Leebron’s controversial decision to sell Rice’s KTRU radio station for $9.5 million to the University of Houston also spurred a heated debate in the pages of the Thresher. The deal, which was largely kept under wraps until it was completed and announced in 2011, prompted protestation from students and alumni, who condemned the failure to seek student input. In the issue in which the sale was announced, the KTRU station manager wrote an op-ed opposing the plan, while Rice’s vice president for public affairs wrote an op-ed supporting it.
“This transaction will leave a massive imprint in the pages of the Rice University history book,” the staff editorial read. “Coffeehouse workers, Thresher employees, athletes and any other club members have been reminded that the administration can and will act unilaterally to make an existential decision on students’ behalf without consultation or even forewarning. Which does the university value more: running a business or providing for students’ interests?”
Leebron sat down with Thresher editors the following week to defend his decision. Leebron said confidentiality was essential to making the deal, that KTRU was underutilized and had a plummeting value and that the funds were necessary to support projects like the completion of East Servery and the construction of the Oshman Design and Engineering Kitchen. Debate continued in the Thresher’s opinion sections over the next several weeks, and the Thresher published a two-page-long list of signatories to a petition to keep the station.

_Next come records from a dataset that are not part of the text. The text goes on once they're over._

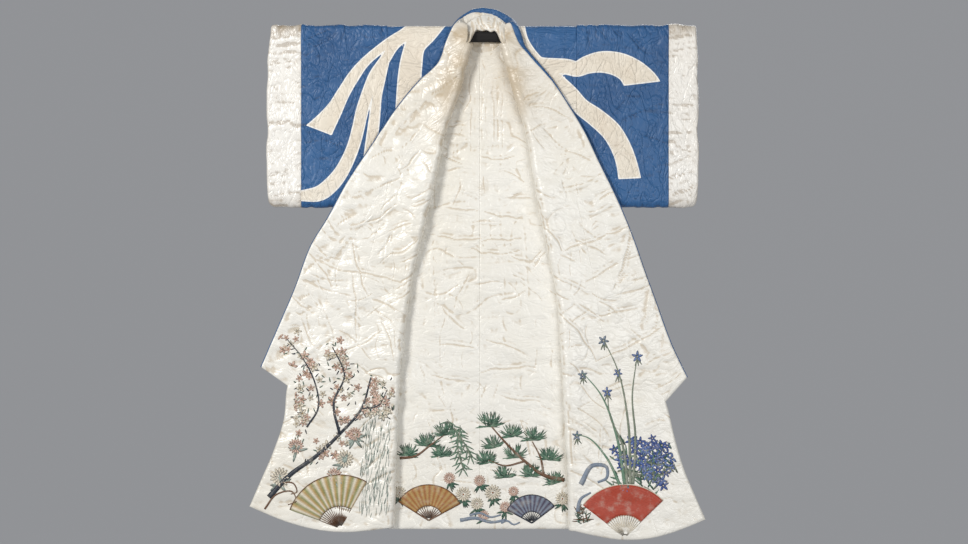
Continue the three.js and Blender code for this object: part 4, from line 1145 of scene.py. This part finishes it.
def weave_group():
    """The satin's threads and the cloth's small unevenness, in lengths of cloth: a height and a mask of slubs."""
    group, given, out = node_group("satin_weave", [("Cloth", "Vector", (0, 0, 0)), ("Threads", "Float", 900.0)],
                                   [("Height", "Float"), ("Slubs", "Float")])
    m = Maker(group)
    scaled = m.add("VectorMath", {"operation": "SCALE"}, i0=given.outputs["Cloth"])
    m.set(scaled.inputs[3], given.outputs["Threads"])
    stretched = m.add("Mapping", None, Vector=scaled.outputs[0], Scale=(1.0, 0.18, 1.0))
    threads = m.noise(stretched.outputs[0], 1.0, 2.0, 0.6)
    slub_place = m.add("Mapping", None, Vector=given.outputs["Cloth"], Scale=(6.0, 90.0, 1.0))
    slubs = m.ramp(m.noise(slub_place.outputs[0], 3.0, 3.0, 0.6), 0.52, 0.78)
    crepe = m.noise(given.outputs["Cloth"], 160.0, 3.0, 0.55)
    height = m.math("MULTIPLY_ADD", crepe, 1.6, m.math("MULTIPLY", threads, 0.5))
    m.set(out.inputs["Height"], m.math("MULTIPLY_ADD", slubs, 0.35, height))
    m.set(out.inputs["Slubs"], slubs)
    return group


def age_group():
    """Yellowing and faint stains of old silk, as masks in the object's space."""
    group, given, out = node_group("old_silk", [("Place", "Vector", (0, 0, 0))],
                                   [("Yellowing", "Float"), ("Stains", "Float")])
    m = Maker(group)
    broad = m.noise(given.outputs["Place"], 2.3, 4.0, 0.55, 0.3)
    m.set(out.inputs["Yellowing"], m.ramp(broad, 0.38, 0.70))
    spots = m.noise(given.outputs["Place"], 11.0, 5.0, 0.62, 0.6)
    m.set(out.inputs["Stains"], m.ramp(spots, 0.60, 0.78))
    return group


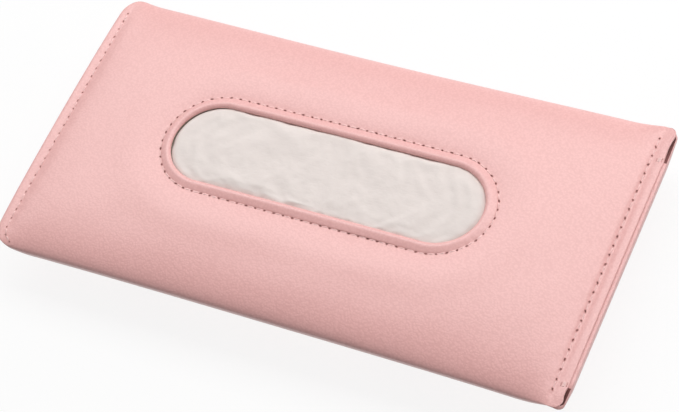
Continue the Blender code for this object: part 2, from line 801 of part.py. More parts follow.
window_cutter = prism("window_cutter", stadium(binding_roll + clearance),
                      back_level + pouch_thickness / 2, front_level + overrun)
make_cover()
front_layer("front_board", seam_half - front_board_inset, BOARD_TURN, board_depth,
            front_board_thickness, "board")
front_layer("front_lining", seam_half - front_lining_inset, BOARD_TURN, lining_depth,
            front_lining_thickness, "lining")
make_binding()
make_threads()
make_tacks()
make_top_tissue()
make_stack()
make_back_margins()
panel_skin, panel_board, panel_pieces = make_panel()
hang(panel_pieces + make_clips(panel_skin, panel_board))
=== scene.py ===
"""Visor tissue holder in pink leatherette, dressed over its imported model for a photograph."""

import math

import bmesh
import bpy
import numpy as np
from mathutils import Euler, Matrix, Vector
from mathutils.bvhtree import BVHTree


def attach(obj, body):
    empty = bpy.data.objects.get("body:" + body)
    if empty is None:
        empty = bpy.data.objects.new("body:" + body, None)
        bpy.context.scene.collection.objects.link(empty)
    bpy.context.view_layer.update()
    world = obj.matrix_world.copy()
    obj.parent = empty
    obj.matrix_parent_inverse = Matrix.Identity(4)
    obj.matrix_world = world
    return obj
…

Despite the protests and the adoption of a resolution by the Student Association opposing the sale, the university finalized the sale. The Thresher followed up its initial coverage of the deal with reporting on KTRU’s efforts to respond, which included an open records request that unveiled Rice-UH emails planning an inspection of KTRU’s facilities under false pretenses and attempting to contain an early investigation of the possible deal by a Houston Chronicle reporter.
“While the administration can take away [KTRU’s] tower, they have shown that no one can quell their desire to be heard,” the Thresher staff wrote in an editorial the same issue.
KTRU is back on air as of this year, and the administration now says there are currently no plans for a 12th residential college. In addition to continuing long-term construction and renovation projects, like the new Robert A. Klein School of Social Sciences building and the Moody Center for the Arts, Leebron has also set goals for increasing the diversity of the international student body and increasing investment in overburdened departments.
As Leebron continues to work to balance student interests with the expansion of Rice’s national and international role, his name will certainly be printed in the Thresher many times to come.